╭─ GIVEN INFORMATION

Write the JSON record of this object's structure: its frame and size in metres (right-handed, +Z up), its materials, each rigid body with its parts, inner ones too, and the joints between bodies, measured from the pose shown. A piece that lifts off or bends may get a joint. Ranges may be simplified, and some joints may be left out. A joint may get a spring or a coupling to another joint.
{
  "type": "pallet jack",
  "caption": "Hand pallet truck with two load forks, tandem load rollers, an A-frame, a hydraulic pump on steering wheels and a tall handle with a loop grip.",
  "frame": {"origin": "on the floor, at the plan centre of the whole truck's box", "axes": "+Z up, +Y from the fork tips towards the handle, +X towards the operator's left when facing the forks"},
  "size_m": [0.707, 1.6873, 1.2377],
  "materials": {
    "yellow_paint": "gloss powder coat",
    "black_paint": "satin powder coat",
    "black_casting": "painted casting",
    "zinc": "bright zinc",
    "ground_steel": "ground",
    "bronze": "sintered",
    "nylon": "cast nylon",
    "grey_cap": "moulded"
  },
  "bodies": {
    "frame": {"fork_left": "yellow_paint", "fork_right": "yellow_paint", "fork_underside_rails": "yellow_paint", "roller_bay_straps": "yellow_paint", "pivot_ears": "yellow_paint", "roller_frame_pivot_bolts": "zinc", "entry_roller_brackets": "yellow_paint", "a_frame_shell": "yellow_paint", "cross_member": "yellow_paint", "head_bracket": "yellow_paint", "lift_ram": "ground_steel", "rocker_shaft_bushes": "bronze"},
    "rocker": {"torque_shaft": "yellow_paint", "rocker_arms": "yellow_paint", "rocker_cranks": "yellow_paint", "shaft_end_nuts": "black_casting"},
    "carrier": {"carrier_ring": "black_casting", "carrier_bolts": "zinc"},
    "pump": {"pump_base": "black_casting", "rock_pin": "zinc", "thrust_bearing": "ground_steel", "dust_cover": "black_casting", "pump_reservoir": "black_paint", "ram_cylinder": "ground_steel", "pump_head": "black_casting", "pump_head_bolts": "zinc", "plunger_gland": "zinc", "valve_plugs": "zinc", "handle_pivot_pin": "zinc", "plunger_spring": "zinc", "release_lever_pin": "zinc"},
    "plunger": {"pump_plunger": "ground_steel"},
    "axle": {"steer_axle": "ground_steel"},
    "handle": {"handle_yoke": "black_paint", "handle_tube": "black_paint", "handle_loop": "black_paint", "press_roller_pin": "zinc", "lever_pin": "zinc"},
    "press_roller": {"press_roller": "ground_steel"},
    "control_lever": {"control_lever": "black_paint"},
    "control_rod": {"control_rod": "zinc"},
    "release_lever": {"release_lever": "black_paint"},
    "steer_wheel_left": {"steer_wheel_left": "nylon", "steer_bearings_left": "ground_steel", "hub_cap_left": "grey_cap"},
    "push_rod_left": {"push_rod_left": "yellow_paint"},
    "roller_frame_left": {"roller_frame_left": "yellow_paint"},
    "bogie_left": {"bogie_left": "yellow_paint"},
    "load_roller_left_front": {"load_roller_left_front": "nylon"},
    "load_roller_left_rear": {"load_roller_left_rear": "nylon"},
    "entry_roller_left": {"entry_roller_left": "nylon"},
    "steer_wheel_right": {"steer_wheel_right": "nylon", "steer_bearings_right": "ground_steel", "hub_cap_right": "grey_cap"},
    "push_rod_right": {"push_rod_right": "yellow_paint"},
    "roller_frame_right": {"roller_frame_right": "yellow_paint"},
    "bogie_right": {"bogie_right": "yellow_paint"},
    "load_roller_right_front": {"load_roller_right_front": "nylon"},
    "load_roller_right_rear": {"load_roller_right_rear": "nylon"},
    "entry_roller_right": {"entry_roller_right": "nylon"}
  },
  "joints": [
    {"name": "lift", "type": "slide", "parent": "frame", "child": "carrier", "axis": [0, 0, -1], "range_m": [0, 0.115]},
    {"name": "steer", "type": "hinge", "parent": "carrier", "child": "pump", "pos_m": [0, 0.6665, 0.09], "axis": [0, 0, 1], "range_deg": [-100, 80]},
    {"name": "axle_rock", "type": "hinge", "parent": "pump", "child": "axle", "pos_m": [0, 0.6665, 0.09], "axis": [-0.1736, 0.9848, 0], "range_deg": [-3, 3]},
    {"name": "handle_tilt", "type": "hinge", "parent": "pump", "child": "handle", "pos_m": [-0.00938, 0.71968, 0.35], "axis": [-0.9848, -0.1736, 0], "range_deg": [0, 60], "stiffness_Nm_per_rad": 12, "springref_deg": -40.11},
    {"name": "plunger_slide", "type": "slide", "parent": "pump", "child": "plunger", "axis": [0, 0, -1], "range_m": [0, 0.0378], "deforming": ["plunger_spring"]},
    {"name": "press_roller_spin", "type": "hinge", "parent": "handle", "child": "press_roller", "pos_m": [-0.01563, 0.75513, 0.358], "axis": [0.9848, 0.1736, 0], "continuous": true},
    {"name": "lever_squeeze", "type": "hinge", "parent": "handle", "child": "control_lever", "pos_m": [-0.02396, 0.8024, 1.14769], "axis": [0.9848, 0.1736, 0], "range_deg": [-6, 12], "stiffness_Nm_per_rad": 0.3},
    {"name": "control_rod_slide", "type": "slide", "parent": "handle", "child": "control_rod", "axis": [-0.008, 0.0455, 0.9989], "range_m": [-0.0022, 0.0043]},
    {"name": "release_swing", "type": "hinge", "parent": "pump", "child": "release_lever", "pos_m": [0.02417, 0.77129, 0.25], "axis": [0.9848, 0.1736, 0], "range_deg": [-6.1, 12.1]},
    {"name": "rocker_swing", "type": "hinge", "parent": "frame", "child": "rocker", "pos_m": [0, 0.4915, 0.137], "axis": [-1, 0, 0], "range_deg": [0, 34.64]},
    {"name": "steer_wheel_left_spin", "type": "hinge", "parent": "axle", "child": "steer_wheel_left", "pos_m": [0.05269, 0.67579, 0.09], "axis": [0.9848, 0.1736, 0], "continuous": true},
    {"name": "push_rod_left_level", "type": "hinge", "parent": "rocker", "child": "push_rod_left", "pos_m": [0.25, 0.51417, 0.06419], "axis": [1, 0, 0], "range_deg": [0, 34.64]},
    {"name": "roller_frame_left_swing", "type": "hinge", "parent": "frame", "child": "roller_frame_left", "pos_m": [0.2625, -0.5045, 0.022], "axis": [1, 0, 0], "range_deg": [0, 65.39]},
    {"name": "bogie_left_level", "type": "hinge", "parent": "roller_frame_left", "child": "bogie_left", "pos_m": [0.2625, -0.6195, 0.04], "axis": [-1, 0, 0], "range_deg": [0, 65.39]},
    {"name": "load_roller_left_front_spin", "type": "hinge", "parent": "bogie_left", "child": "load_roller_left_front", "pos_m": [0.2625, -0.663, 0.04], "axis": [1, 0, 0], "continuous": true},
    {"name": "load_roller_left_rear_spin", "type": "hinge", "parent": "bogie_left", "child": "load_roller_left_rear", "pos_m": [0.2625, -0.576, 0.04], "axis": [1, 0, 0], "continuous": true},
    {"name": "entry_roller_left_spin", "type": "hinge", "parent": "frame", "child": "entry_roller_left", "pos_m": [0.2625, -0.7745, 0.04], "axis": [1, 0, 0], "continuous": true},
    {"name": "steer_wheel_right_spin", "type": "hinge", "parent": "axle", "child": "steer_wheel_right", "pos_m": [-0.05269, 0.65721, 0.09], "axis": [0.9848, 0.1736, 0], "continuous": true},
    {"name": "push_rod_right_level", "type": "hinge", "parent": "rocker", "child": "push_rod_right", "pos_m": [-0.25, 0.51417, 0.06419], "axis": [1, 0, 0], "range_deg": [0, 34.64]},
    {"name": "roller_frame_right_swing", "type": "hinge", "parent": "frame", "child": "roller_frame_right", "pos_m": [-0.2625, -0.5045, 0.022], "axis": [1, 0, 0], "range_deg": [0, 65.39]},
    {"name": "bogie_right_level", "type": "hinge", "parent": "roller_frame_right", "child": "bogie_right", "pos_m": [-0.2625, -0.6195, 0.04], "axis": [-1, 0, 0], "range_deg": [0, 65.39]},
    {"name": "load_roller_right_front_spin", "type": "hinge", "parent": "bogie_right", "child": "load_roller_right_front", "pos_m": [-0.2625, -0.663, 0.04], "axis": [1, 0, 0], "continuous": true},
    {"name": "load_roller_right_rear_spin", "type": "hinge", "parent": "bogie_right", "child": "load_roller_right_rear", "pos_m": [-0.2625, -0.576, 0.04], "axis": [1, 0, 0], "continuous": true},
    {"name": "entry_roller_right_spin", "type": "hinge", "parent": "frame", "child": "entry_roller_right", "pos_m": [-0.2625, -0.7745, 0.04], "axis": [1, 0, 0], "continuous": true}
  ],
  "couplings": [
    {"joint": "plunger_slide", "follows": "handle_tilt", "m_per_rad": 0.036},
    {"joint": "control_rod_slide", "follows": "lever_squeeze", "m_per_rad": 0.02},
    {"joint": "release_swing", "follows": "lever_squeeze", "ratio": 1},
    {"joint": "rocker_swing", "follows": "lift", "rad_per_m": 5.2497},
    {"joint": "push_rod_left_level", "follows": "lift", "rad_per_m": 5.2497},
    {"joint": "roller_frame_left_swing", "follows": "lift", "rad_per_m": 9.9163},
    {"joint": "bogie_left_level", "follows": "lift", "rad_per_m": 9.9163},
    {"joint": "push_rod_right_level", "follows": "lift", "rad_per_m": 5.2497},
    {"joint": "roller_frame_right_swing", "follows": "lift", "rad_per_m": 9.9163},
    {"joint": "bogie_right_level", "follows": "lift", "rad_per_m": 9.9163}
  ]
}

╰─

- WRITTEN REQUEST -
Show every line of the listing in which the string "bodies" can be found.

- SOLUTION TO THIS EXERCISE -
Write the JSON record of this object's structure: its frame and size in metres (right-handed, +Z up), its materials, each rigid body with its parts, inner ones too, and the joints between bodies, measured from the pose shown. A piece that lifts off or bends may get a joint. Ranges may be simplified, and some joints may be left out. A joint may get a spring or a coupling to another joint.
  "bodies": {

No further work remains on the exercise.